La CGT a même déclenché une grève nationale le 16 Avril, jour du vote du projet de loi sur les transports qui avait été débattu les 11 et 12 Avril.
Les plus optimistes estiment que le travail du Ministre délégué aux Transports se fait sans bruit et que cette discrétion est gage d’efficacité.
La bataille des pavillons
La CGT regrette que le pavillon français dit de « 1er registre » n’ait pas été rendu obligatoire sur les lignes dites de « bord à bord » (Corse-continent).L’association Armateurs de France, au contraire, se fait le défenseur du pavillon français bis (RIF) honni par la CGT, mais au coût social moins élevé.
Des syndicalistes font remarquer que « Armateurs de France » compte parmi ses membres le principal concurrent de la SNCM qui ne possède aucun navire battant pavillon français.

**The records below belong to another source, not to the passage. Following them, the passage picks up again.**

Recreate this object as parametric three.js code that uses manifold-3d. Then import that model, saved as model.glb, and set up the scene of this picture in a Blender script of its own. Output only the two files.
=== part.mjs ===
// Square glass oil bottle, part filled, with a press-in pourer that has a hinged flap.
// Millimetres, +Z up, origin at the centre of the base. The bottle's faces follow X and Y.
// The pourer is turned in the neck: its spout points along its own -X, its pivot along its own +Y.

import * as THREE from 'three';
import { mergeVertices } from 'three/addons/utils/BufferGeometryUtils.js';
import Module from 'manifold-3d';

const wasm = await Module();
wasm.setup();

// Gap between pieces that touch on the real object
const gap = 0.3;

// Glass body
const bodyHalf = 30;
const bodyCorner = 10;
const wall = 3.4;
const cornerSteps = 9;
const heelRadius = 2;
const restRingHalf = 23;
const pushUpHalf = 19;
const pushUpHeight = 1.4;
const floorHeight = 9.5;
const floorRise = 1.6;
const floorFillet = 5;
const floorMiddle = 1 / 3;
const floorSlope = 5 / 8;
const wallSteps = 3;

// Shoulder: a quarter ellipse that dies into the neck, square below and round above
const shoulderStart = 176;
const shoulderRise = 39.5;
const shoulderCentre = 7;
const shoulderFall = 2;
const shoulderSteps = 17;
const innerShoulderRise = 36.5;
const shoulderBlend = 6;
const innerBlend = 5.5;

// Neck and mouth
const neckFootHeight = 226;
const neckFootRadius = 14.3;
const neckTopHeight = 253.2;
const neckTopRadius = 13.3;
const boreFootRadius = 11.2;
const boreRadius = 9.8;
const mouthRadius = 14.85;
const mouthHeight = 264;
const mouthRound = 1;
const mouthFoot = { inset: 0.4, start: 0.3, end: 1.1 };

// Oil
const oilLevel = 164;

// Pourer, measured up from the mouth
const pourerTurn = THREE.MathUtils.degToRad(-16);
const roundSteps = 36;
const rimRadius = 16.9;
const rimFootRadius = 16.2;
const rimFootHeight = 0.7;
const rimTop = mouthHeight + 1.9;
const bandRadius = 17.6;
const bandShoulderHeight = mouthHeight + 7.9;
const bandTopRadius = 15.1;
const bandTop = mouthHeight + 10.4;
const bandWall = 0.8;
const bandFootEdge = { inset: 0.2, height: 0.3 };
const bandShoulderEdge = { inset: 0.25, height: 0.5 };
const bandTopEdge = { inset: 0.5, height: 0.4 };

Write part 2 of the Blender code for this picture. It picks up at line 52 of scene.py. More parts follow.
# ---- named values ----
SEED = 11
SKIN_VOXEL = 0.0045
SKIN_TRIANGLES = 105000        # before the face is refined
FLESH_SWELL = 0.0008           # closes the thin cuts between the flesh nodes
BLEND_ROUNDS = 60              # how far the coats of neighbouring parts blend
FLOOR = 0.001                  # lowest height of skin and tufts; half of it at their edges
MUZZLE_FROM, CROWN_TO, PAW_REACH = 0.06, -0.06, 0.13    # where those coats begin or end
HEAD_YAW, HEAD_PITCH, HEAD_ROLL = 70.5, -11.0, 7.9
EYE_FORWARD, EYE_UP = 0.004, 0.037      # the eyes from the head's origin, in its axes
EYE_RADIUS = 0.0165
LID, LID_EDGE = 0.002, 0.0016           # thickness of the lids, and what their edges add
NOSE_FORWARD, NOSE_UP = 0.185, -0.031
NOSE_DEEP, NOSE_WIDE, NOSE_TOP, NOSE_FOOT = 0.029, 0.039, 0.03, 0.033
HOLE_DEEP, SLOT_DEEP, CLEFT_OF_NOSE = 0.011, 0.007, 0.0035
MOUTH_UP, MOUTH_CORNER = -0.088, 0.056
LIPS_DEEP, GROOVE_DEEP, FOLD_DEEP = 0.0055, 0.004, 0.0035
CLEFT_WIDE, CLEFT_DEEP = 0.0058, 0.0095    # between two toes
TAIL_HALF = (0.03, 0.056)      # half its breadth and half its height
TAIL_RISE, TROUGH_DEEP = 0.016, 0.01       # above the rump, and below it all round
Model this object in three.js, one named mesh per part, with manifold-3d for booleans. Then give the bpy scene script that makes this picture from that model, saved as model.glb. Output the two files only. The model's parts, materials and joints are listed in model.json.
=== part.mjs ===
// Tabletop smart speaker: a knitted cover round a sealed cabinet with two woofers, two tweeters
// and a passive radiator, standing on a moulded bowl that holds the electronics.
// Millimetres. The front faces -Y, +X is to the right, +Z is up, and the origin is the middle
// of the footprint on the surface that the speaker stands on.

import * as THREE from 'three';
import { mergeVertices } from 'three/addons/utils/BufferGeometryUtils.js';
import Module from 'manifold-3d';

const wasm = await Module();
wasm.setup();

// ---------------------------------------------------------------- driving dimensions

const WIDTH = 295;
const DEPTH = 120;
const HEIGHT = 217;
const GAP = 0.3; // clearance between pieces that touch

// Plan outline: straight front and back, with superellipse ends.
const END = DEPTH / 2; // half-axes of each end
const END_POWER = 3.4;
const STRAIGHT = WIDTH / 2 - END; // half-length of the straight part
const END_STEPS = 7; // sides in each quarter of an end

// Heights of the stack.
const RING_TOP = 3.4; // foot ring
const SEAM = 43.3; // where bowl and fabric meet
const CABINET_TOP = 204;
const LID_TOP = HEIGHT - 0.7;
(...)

Aujourd’hui, la SNCM navigue avec un pavillon français dit de 1er registre, son coût social est plus élevé, comparé par exemple au coût du pavillon bis italien de la Corsica Ferries France.
Demain, la SNCM pourra-t-elle continuer sur ce modèle alors que la loi en cour d’adoption n’a pas renforcé le pavillon de « 1er registre » ?
La question est posée.
La dernière ligne droite
Une série de rendez-vous importants va se succéder, cette année.Le mois de Mai est bien rempli : il devrait compter deux réunions du Conseil de surveillance sur l’avenir stratégique et l’actionnariat de la compagnie.
Toujours ce même mois, les élus de l’assemblée de Corse devraient se prononcer sur le nom des compagnies délégataires de la future Délégation de Service Public (DSP) pour les lignes Corse-Marseille, pour la décennie 2014/2024.
L’avenir de la SNCM est dans la balance et au delà, le sort de centaines d’emplois induits en Corse.
Un actionnariat à trois étages
La SNCM a été privatisée en 2006.L’État a vendu « sa » compagnie à CONNEX (28%) -qui deviendra VEOLIA- et à Butler Capital Partners (38%), le reste étant détenu par l’État et les personnels.
Butler Capital revend sa part, avec une grosse plus-value, à VEOLIA en 2008.
Aujourd’hui, l’actionnaire principal est VEOLIA TRANSDEV (66%), l’État (25%) et les personnels (9%).